How This Size Compares With Nearby 17-Inch Options

A 285/75R17 often gets cross-shopped against a few nearby sizes. Some buyers want the same tall look with less width. Others want a similar width with a shorter sidewall. Here’s where the 285/75R17 lands.

Tire size Diameter What changes
265/70R17 31.6 in Much shorter; easier fit, less clearance, less speedometer shift
285/70R17 32.7 in Same width, about 1.1 inches shorter overall
255/80R17 33.1 in Nearly as tall, but narrower and often easier to tuck
295/70R17 33.3 in Wider look, slightly shorter, may need more wheel room
285/75R17 33.8 in Tall, wide, and close to the classic 34-inch mark

If your goal is pure height, the 285/75R17 beats the common 285/70R17 by a clear margin. If your goal is a tall tire that slips into tighter wheel wells, the 255/80R17 is often the sneaky option. It gives up a little width but keeps much of the height.

When A 285 75R17 Tire Makes Sense

This size lands in a sweet spot for a lot of trucks that see mixed duty. It looks fuller than stock, adds sidewall for rough ground, and still fits 17-inch wheels that many owners already have. On the right setup, it can be the size that makes a truck look “done” without jumping all the way to a true 35.
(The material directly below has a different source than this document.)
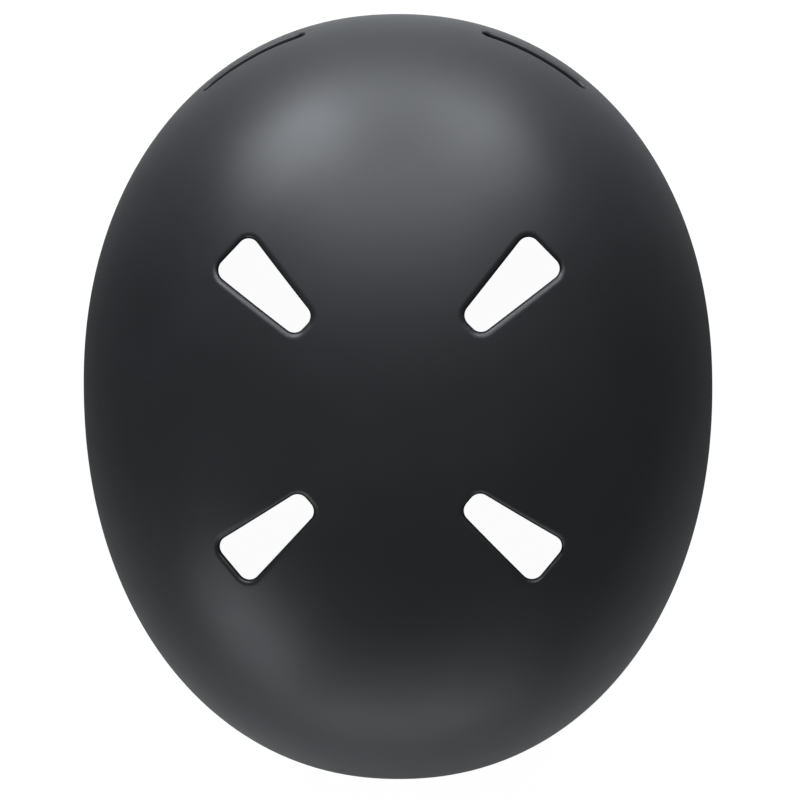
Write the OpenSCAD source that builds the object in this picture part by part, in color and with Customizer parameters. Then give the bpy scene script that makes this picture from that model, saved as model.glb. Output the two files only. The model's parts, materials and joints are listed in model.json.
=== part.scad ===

It makes the most sense when you want:

  • A tire that measures near 34 inches without calling it a 35
  • More sidewall for trail use or rough roads
  • A wider stance than pizza-cutter sizes
  • A clear step up from common factory 31- to 33-inch tires

It makes less sense when your truck already has tight clearance, weak gearing, or wheels with an offset that pushes the tire into the fender line. In that case, a shorter 285/70R17 or a narrower 255/80R17 may save you trimming, rubbing, and headaches.

Final Take

A 285/75R17 tire is 33.8 inches tall on paper, about 11.2 inches wide, and built for a 17-inch wheel. That makes it a true near-34-inch tire, not just a big-looking 33. If you’re checking lift plans, speedometer change, or garage fit, use 33.8 inches as your working number and the exact model spec sheet as your last check before you buy.